Collected material »
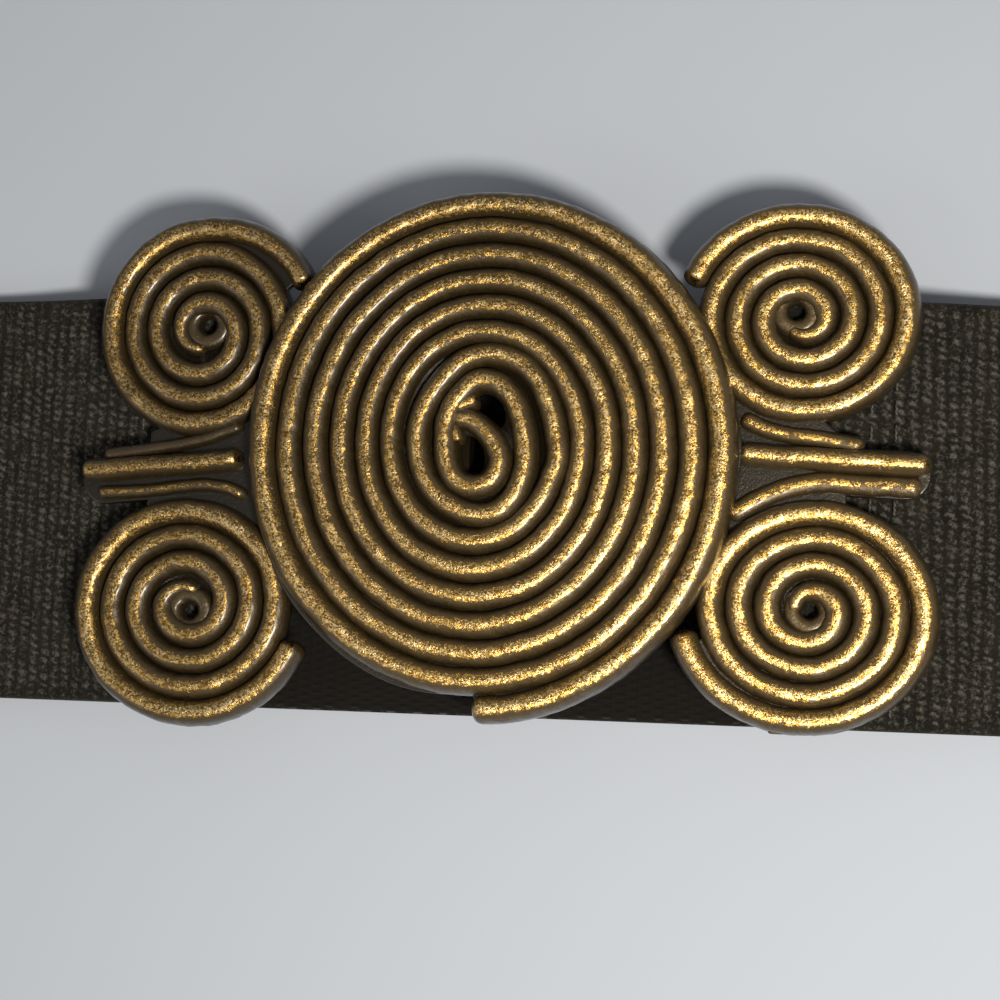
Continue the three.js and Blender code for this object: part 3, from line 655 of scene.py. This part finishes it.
# Blackened brass with rubbed crests: gold shows where the height on the wire, roughened by coarse and
# fine noise and by streaks along the wire, passes a level, and is pitted with black. The rest keeps a
# brown film. All the colour is painted brighter towards the lower right, as painted light from the
# near key lamp, and a thin lacquer covers it all.
brass, tree, shader = new_material("antique_brass")
place = add(tree, "ShaderNodeTexCoord").outputs["Object"]
wire_map = add(tree, "ShaderNodeUVMap", uv_map="pattern").outputs[0]
crown = add(tree, "ShaderNodeAttribute", attribute_name="crown").outputs["Fac"]
drawn = add(tree, "ShaderNodeMapping", {"Vector": wire_map, "Scale": (0.35, 2.4, 1.0)}).outputs[0]
patch = noise(tree, place, 260.0, 3.0)
jag = noise(tree, place, 1900.0, 4.0, 0.7)
grit = noise(tree, place, 4300.0, 2.0, 0.7)
streak = noise(tree, drawn, 1.0, 4.0, 0.6)
level = plus(tree, crown, times(tree, plus(tree, patch, -0.5), 0.40))
level = plus(tree, level, times(tree, plus(tree, jag, -0.5), 0.90))
level = plus(tree, level, times(tree, plus(tree, streak, -0.5), 0.30))
bare = share_of(tree, level, 0.64, 0.71)
pitted = share_of(tree, plus(tree, grit, times(tree, jag, 0.5)), 0.87, 0.95)
bare = times(tree, bare, plus(tree, 1.0, times(tree, pitted, -0.85)))
worn = plus(tree, times(tree, streak, 0.4), plus(tree, times(tree, grit, 0.5), times(tree, jag, 0.6)))
warm = share_of(tree, worn, 0.62, 0.84)
metal = blend(tree, warm, (0.24, 0.121, 0.018, 1), (0.64, 0.378, 0.072, 1))
polished = share_of(tree, plus(tree, times(tree, level, 0.5), times(tree, grit, 1.2)), 1.0, 1.2)
metal = blend(tree, polished, metal, (0.93, 0.76, 0.43, 1))
film = blend(tree, share_of(tree, level, 0.05, 0.50), (0.046, 0.031, 0.013, 1), (0.092, 0.061, 0.023, 1))
film = blend(tree, share_of(tree, level, -0.45, -0.05), (0.018, 0.013, 0.006, 1), film)
axes = add(tree, "ShaderNodeSeparateXYZ", {0: place}).outputs
# Painted light: the colour is scaled from 0.56 up to full towards the lower right, where the key lamp is
# nearest; rubbed here is that painted light, not wear.
toward_key_lamp = plus(tree, axes[0], times(tree, axes[1], -0.8))
rubbed = share_of(tree, toward_key_lamp, -0.045, 0.020, 0.56, 1.0)
colour = add(tree, "ShaderNodeVectorMath", {
    0: blend(tree, bare, film, metal), "Scale": rubbed,
}, operation="SCALE").outputs[0]
tree.links.new(colour, shader.inputs["Base Color"])
tree.links.new(share_of(tree, bare, 0.0, 1.0, 0.4, 1.0), shader.inputs["Metallic"])
rough = plus(tree, share_of(tree, bare, 0.0, 1.0, 0.34, 0.31), times(tree, plus(tree, grit, -0.5), 0.30))
tree.links.new(rough, shader.inputs["Roughness"])
height = plus(tree, times(tree, jag, 0.8), times(tree, grit, 0.5))
height = plus(tree, height, times(tree, bare, 0.2))
bump(tree, shader, height, 0.8, 0.00013)
shader.inputs["Specular IOR Level"].default_value = 0.35
shader.inputs["Coat Weight"].default_value = 0.6
shader.inputs["Coat Roughness"].default_value = 0.25
left_casting.data.materials.append(brass)
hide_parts("left_casting")
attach(left_casting, "root")

# The right half of the clasp: one casting of the large disc, coiled from one long wire that hooks
# round two small holes in its middle, with two small spirals and a finger. A neck carries the disc
# over the other half, and on its back are the catch bar and the keeper for the hidden hook.
disc_bottom, disc_top, disc_crest = 11.6, 13.0, 14.9
core_wire = 2.7  # the wire's width at its inner end

# The wire from its inner end, round both holes and once round the middle, to the even spiral.
core_points = [
    (-6, 9.4), (-4.7, 9.6), (-3.4, 9.3), (-2, 8.3), (-0.7, 6.8), (0, 5), (-0.2, 3.3), (-1.3, 2),
    (-3.1, 1.5), (-4.9, 2.2), (-6.1, 4), (-6.5, 6.3), (-6.5, 8.6), (-5.9, 10.9), (-4.7, 12.7),
    (-3.3, 13.9), (-1.7, 14.1), (-0.2, 13.6), (1.3, 12.1), (2.3, 10), (2.9, 7.3), (3.1, 4.6),
    (2.7, 2.3), (1.7, 0.3), (0.4, -1), (-1.2, -1.7), (-3.2, -1.7), (-5.2, -0.9), (-7.2, 0.5),
    (-8.8, 2.7), (-9.7, 5.3), (-9.8, 7.9), (-9.1, 10.6), (-7.9, 13), (-6.2, 15.1), (-4.3, 16.5),
    (-2.1, 17.2), (0.2, 17), (2.5, 15.9), (4.4, 13.9), (5.8, 11.1), (6.5, 8.1), (6.8, 4.8),
]
disc_row = (-2.498, 6.824, 11.116, 3.146, 6.17, 330, -1, 0.848, 0.0, (0.042, -0.106, 0.017))
disc_spiral = spiral(*disc_row)
core_line = curve_through(core_points + [tuple(disc_spiral[0])])[:-1]
disc_turn = np.linspace(0, disc_row[4], len(disc_spiral))
disc_line = np.concatenate([core_line, disc_spiral])
disc_gap = wire_overlap * turn_gap(*disc_row)[:len(disc_spiral)]
disc_wire = disc_gap.mean()
core_width = np.interp(np.linspace(0, 1, len(core_line)), [0, 0.12, 1], [core_wire, 3.2, disc_gap[0]])
disc_width = np.concatenate([core_width, disc_gap])
disc_outer = np.concatenate([np.zeros(len(core_line)), ease((disc_turn - disc_row[4] + 1.1) / 0.3)])
right_parts = [wire(
    disc_line, disc_width, disc_wire, disc_bottom + foot_depth, disc_crest, disc_outer, tip=1.2,
)]

# Two small lumps of metal on the wire between the holes.
for lump, lump_width, lump_crest in (
    ([(-7.0, 10.0), (-5.4, 10.9), (-4.0, 11.5), (-2.7, 11.8)], 2.5, 14.5),
    ([(-6.4, 9.6), (-5.4, 8.2), (-4.9, 6.5)], 2.1, 14.3),
):
    right_parts.append(wire(
        curve_through(lump), lump_width, lump_width, disc_bottom + foot_depth, lump_crest, around=12, tip=0.6,
    ))

# The disc's plate: an oval ring under the spiral, with a ledge on its rim at the lower left and
# one at the right, as far round as the angles from its middle say.
disc_x, disc_y, ledge_reach = -2.0, 6.4, 2.2
disc_rim = spiral(*disc_row, per_turn=120)[-121:-1]
rim_angle = np.arctan2(disc_rim[:, 1] - disc_y, disc_rim[:, 0] - disc_x)
ledge = ledge_reach * (ease(1.2 - np.abs(rim_angle + 2.2)) + ease(1 - np.abs(rim_angle) * 2.5))
disc_rim = disc_rim + ledge[:, None] * np.stack([np.cos(rim_angle), np.sin(rim_angle)], -1)
core_x, core_y, core_half_width, core_half_height = -1.8, 7.4, 5.4, 7.0
core_lap = 0.4  # the ring laps this far over the disc's pierced middle
core_rim = np.stack([
    core_x + (core_half_width - core_lap) * np.cos(rim_angle),
    core_y + (core_half_height - core_lap) * np.sin(rim_angle),
], -1)
right_parts.append(slab(disc_rim, disc_bottom, disc_top, inner=core_rim))


# The bridge between the two holes, on which both halves of the pierced middle end.
bridge_middle, bridge_normal, bridge_lap = (-1.9, 8.4), (-0.50, -0.87), 0.15


def core_half(hole, way, drop):
    """Half of the pierced middle of the disc: an oval whose points past the bridge's line are moved
    back to it, joined to an oval hole, given as its middle, two radii and turn in degrees. Each
    point of the hole lies at the angle of its outline point from the hole's middle."""
    a = np.linspace(0, 2 * np.pi, 48, endpoint=False)
    edge = np.stack([core_x + core_half_width * np.cos(a), core_y + core_half_height * np.sin(a)], -1)
    line_way = np.array(bridge_normal) * way
    past = (edge - np.array(bridge_middle)) @ line_way
    edge = edge - np.minimum(past + bridge_lap, 0)[:, None] * line_way
    inner_angle = np.arctan2(*(edge - hole[:2]).T[::-1])
    x, y, long, short, turn = hole
    local = inner_angle - np.radians(turn)
    r = long * short / np.hypot(short * np.cos(local), long * np.sin(local))
    inner = np.stack([x + r * np.cos(inner_angle), y + r * np.sin(inner_angle)], -1)
    return slab(edge, disc_bottom + drop, disc_top - drop, inner=inner, crown=-0.7)


right_parts.append(core_half((-1.5, 10.7, 2.6, 1.6, 124), -1, 0.02))
right_parts.append(core_half((-3.5, 5.3, 2.4, 1.6, 110), 1, 0.05))
upper_right = (34.4, 22.1, 1.43, 2.93, 3.87, 210, 1, 1.055, 0.0)
lower_right = (36.1, -11.6, 1.21, 3.0, 4.04, 205, -1, 1.09, 0.3)
right_parts += small_spiral(upper_right, 33.8, 23.0) + small_spiral(lower_right, 36.1, -11.6)
right_parts += finger((27.4, 6.15), (49.5, 5.2), [
    ([(26.4, -1), (32.2, 2), (37.2, 3.1), (42.5, 2.9), (48.6, 2.7)], 2.7, flank_crest - 0.2, 0.86),
    ([(27.6, 10.4), (30.6, 9.2), (34.8, 8.3), (39.5, 7.7), (42.0, 7.4)], 2.2, flank_crest, 0.84),
], False)

# The plate that joins the spirals and the finger, and the neck that lifts the disc over it.
right_web = plate_outline([(40, 8), (33, 14), (22, 21), (19, 6), (20, -9), (33, -4), (40, -0.5)])
neck = plate_outline([(25.8, 10), (22, 18), (18, 18), (18, -6), (22, -6), (25.8, 2)])
right_parts.append(slab(right_web, plate_bottom, plate_top))
right_parts.append(slab(neck, plate_top - 0.5, disc_bottom + 0.5))
right_parts += strap_bar(bar_x)

# A curved lug under the lower right spiral's last turn, which carries the bar's lower post.
lug_inner, lug_outer = 11.5, 14.1
lug_angle = np.radians(np.linspace(232, 290, 14))
lug_way = np.stack([lower_right[7] * np.cos(lug_angle), np.sin(lug_angle)], -1)
lug = np.concatenate([lug_outer * lug_way, lug_inner * lug_way[::-1]]) + lower_right[:2]
right_parts.append(slab(lug, plate_bottom + 0.1, plate_top - 0.1, crown=-0.3))

# On the disc's back: the catch bar, held by the hook's turned-up end, and the keeper, a strip on
# two legs that passes under the hook.
for x0, x1, y0, y1, low, high, rubbed in (
    (-8.5, -5.5, -1, 13, plate_bottom, disc_bottom + 0.5, -0.7),
    (-12, -9.2, 12.3, 14.3, 6.8, disc_bottom + 0.6, 0.2),
    (-12, -9.2, -2.3, -0.3, 6.8, disc_bottom + 0.6, 0.2),
    (-11.9, -9.3, -2.2, 14.2, 6.9, 8.0, 0.2),
):
    right_parts.append(slab(box_outline(x0, x1, y0, y1), low, high, crown=rubbed))
right_casting = casting("right_casting_dressed", right_parts)
right_casting.data.materials.append(brass)
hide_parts("right_casting")
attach(right_casting, "root")

# The hidden hook: a plain stamped brass plate between the two castings. It hangs on the two studs
# of the left casting and its turned-up end holds the catch bar on the back of the disc.
hook_brass, tree, shader = new_material("stamped_dark_brass")
place = add(tree, "ShaderNodeTexCoord").outputs["Object"]
rolled = add(tree, "ShaderNodeMapping", {"Vector": place, "Scale": (0.12, 1.0, 1.0)}).outputs[0]
scratch = noise(tree, rolled, 2600.0, 4.0)
stain = noise(tree, place, 320.0, 3.0)
hook_colour = blend(tree, stain, (0.010, 0.008, 0.005, 1), (0.028, 0.021, 0.012, 1))
tree.links.new(hook_colour, shader.inputs["Base Color"])
shader.inputs["Metallic"].default_value = 1.0
tree.links.new(share_of(tree, scratch, 0.3, 0.7, 0.55, 0.75), shader.inputs["Roughness"])
bump(tree, shader, scratch, 0.3, 0.0001)
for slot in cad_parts["clasp_hook"].material_slots:
    slot.material = hook_brass

# The view: the belt lies on a plain pale floor, lit from the lower right by a small lamp and filled
# by a wide dim one at the left and a weak light from all round. The camera looks down on the clasp
# from a little to the right.
floor_mesh = bpy.data.meshes.new("floor")
floor_mesh.from_pydata([(-3, -3, 0), (3, -3, 0), (3, 3, 0), (-3, 3, 0)], [], [(0, 1, 2, 3)])
floor = bpy.data.objects.new("floor", floor_mesh)
bpy.context.collection.objects.link(floor)
paint, tree, shader = new_material("pale_floor_paint")
shader.inputs["Base Color"].default_value = (0.41, 0.45, 0.52, 1)
shader.inputs["Roughness"].default_value = 0.85
floor_mesh.materials.append(paint)

for name, place, size, power, colour in (
    ("key_lamp", (0.125, -0.105, 0.30), 0.06, 1.35, (1.0, 0.93, 0.82)),
    ("fill_lamp", (-0.45, -0.25, 0.40), 0.40, 0.6, (1.0, 0.93, 0.84)),
):
    lamp = bpy.data.lights.new(name, "AREA")
    lamp.shape, lamp.size = "DISK", size
    lamp.energy, lamp.color = power, colour
    hung = bpy.data.objects.new(name, lamp)
    back = np.array(place) - [0, 0, 0.01]
    back /= np.linalg.norm(back)
    right = np.cross([0, 1, 0], back)
    right /= np.linalg.norm(right)
    turned = np.stack([right, np.cross(back, right), back], -1)
    hung.matrix_world = Matrix.Translation(place) @ Matrix(turned.tolist()).to_4x4()
    bpy.context.collection.objects.link(hung)

world = bpy.data.worlds.new("room_light")
world.use_nodes = True
world.node_tree.nodes["Background"].inputs["Color"].default_value = (1.0, 0.98, 0.95, 1)
world.node_tree.nodes["Background"].inputs["Strength"].default_value = 0.27
bpy.context.scene.world = world

bpy.context.scene.view_settings.view_transform = "Standard"

camera = bpy.data.cameras.new("camera")
camera.sensor_width, camera.lens = 36.0, 80.68
camera.clip_start, camera.clip_end = 0.01, 20.0
eye = bpy.data.objects.new("camera", camera)
axes = np.array([(0.98458, 0.03991, -0.17033), (-0.02128, 0.99372, 0.10985), (0.17365, -0.10453, 0.97924)])
eye.matrix_world = Matrix.Translation((0.04548, -0.02718, 0.26848)) @ Matrix(axes.T.tolist()).to_4x4()
bpy.context.collection.objects.link(eye)
bpy.context.scene.camera = eye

Given instruction »
Show the lines of the material that contain the word "attach".

Answer »
attach(left_casting, "root")
attach(right_casting, "root")